Lorsque cette loi entrera en vigueur, le 1er janvier 2015, les prestataires ne pourront plus rester neutres : "ils vont devenir partie prenante et seront obligés de devenir militants pour défendre les libertés individuelles", prédit Guillaume Jahan. Si le Patriot Act américain est beaucoup plus cadré en termes de champ d'application, son problème majeur est son extraterritorialité : "il concerne toutes les sociétés américaines et ses filiales dans le monde, pour peu que les données soient en relation avec des citoyens américains ou des données américaines", note Bénédicte Deleporte.
Pour Olivier Iteanu, c'est le programme Prism qui ressemble à notre LPM, à la nuance près que ce programme de surveillance électronique par la collecte de renseignements à partir d'Internet cible les personnes vivant hors des États-Unis. "Un certain nombre d'entreprises américaines y adhèrent, dont Google, Facebook, YouTube, Microsoft, Yahoo!, Skype ou encore Apple", précise-t-il.
En conclusion, Stéphane Duproz réagit en expliquant que les entreprises et les individus ont perdu confiance en la justice. "Jusqu'ici, les entreprises étaient convaincues d'être soumises et protégées, comme tout le monde, par le droit commun.

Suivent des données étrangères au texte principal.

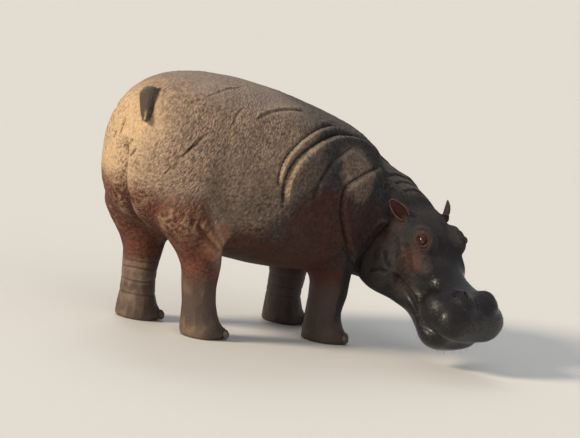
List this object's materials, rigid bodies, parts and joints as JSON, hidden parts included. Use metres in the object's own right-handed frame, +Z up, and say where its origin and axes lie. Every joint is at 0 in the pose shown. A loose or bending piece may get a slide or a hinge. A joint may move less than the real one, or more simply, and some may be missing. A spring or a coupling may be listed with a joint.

À chaque fois qu'il y a eu une demande de fourniture d'information, c'était à l'initiative d'un juge. Mais depuis les lois de type Patriot Act, on s'aperçoit que ce n'est plus le cas". Rappelons que cette loi d'exception, votée dans la mouvance du 11 septembre, a été renouvelée par deux fois, en 2006 et en 2011. On n'est plus dans l'urgence et c'est bien à livrer une véritable guerre économique que sert tout cet arsenal juridique.
Benoît Herr
Liste des lauréats des trophées Eurocloud, édition 2014 :
Start Up du meilleur potentiel innovation : SecludIT
Start Up du meilleur potentiel business : Energiency
Meilleure offre SaaS : Opendatasoft
Meilleure offre IaaS/PaaS : Cloudbees
Meilleure performance financière : Esker
Meilleur cas client public : Jamespot
Responsabilité sociétale d’entreprise : Linkbynet
Coup de cœur du jury : Fasterize
Les autres sociétés nominées étaient : Easyvista, E-Tag, Genesis, Ilyade, Havasu, Hedera, Jaguar Networks, One2Team, Perfony, PodBox, Satelliz, Smartflow, TeamTown et TellMePlus.